Der fesche Chirurg dreht sich um und geht weg. Die Roma-Frau klopft an die nächste Tür. Sie wird abgewiesen. Nach ein paar Minuten kommt ein junger Mann die Treppe hoch. Ihr Sohn. Der Zweiundzwanzigjährige. Er öffnet die Tür und sagt: Alter, wer hat hier meine Mutter abgewiesen, hä? Mal hören!
Aus dem Zimmer rechts kommt eine Familie heraus. Sie weint. Sie weint das tiefe Weinen, das nur ein von der Angst gebrochenes Wesen weinen kann. Sohn, Mann und Vater traben ihr schweigend hinterher.
Eine Frau um die Dreißig holt ihre Befunde am Tresen ab. Rennt ihrem Mann entgegen. Sie weint. Sie weint das Weinen eines von der Angst befreiten Menschen. Ich habe gewonnen, ich habe gewonnen. Sie hängt sich um seinen Hals und umarmt ihn fest. Es war das letzte Lächeln dieses Tages.
Sie schicken mich in einen anderen Teil des Gebäudes. Da ich offensichtlich nicht den richtigen Teil der Klinik gefunden habe, stoße ich auf eine Frau im Rollstuhl, ohne Beine, sie ist ganz eingewickelt in Drainageschläuche und raucht. Neben ihr ein altes, ausrangiertes Operationsbett und ein Münztelefon, Relikte aus einer anderen Zeit. Die Tür ist hinter ihr zugefallen, sie kommt jetzt nicht wieder rein.
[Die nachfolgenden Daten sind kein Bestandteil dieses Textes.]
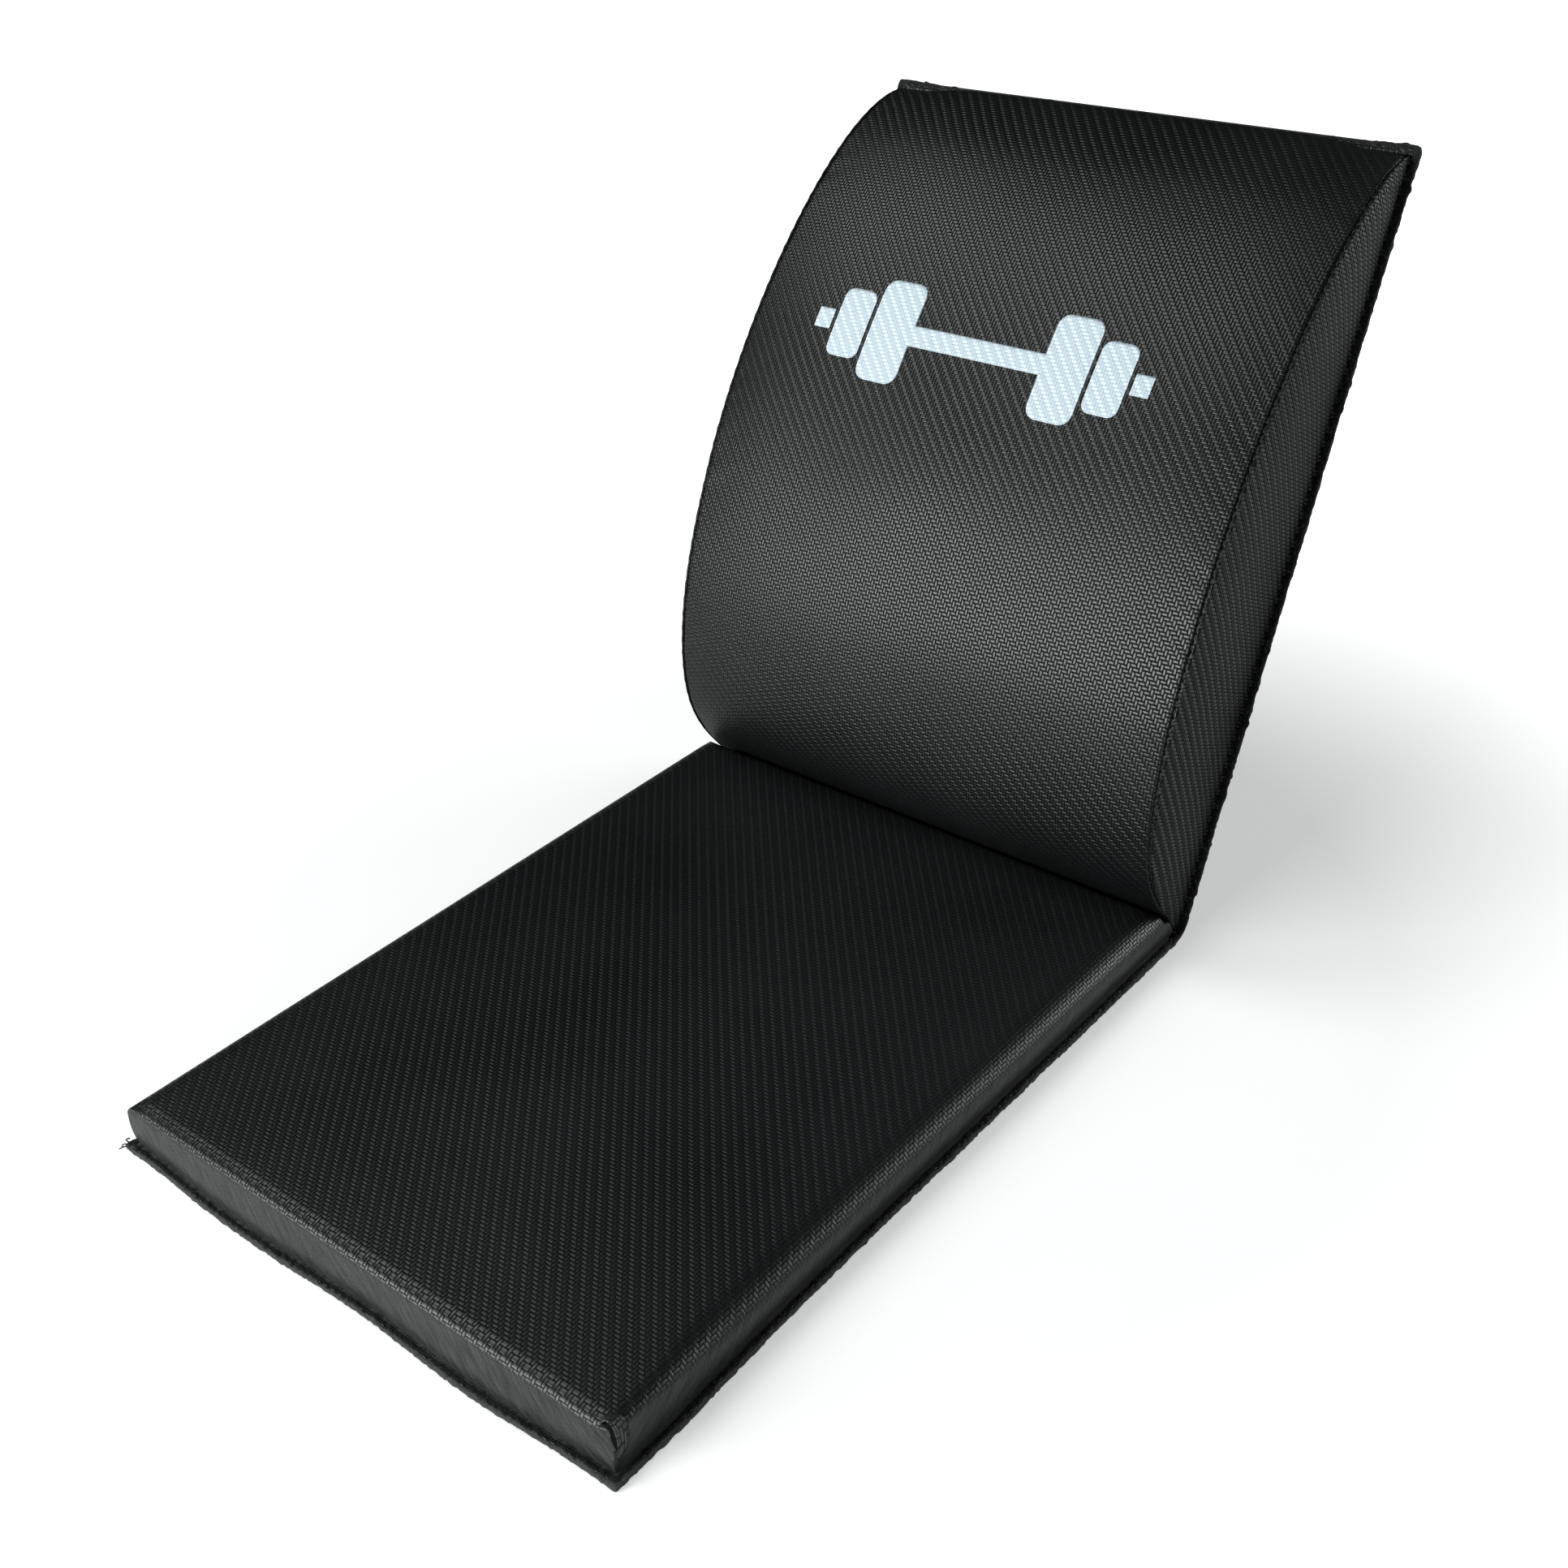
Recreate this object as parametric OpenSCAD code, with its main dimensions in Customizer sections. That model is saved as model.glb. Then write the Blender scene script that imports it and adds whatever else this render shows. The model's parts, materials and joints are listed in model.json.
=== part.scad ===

Sie inhaliert den Rauch, als wäre es ihr letzter. Sie tut es auf jene Art und Weise, auf die wir etwas angesichts der Endgültigkeit tun, wenn wir ohnehin keine Wahl mehr haben.
Der Tag ist noch immer nicht vorbei, doch es werden schon alle Vorkehrungen für die Nacht getroffen. Tag und Nacht haben im Krankenhaus verschiedene Rhythmen. Neben mir im Zimmer sind noch drei Personen: der ehemalige Chef einer großen Firma, ein Tennistrainer und ein Ingenieur.
Unfassbar, dass hier auf der Onkologie solche Zustände herrschen, aber dort werden Millionen für eine Kirche ausgegeben. Das ist gegen jeden gesunden Menschenverstand.
Niemand antwortet, komplette Stille, obwohl bis eben noch alle eifrig geplaudert haben. Die Lichter gehen aus, es ist Zeit, schlafen zu gehen. Wie auf Kommando ertönt plötzlich ein Rascheln. Durch die Dunkelheit erkenne ich Bewegungen. Meine Gesprächspartner und Mitstreiter holen ihre Heiligen aus den Tüten und stellen sie sorgfältig auf dem Metall-Nachtschränkchen auf. Manche einen, manche sogar drei.
In der Stille, von der die Klinik überflügelt wird, setze ich Kopfhörer auf und kehre zu meinem Hörbuch zurück.
Dabei wende ich mich an einen Gott, der noch nicht erfunden wurde.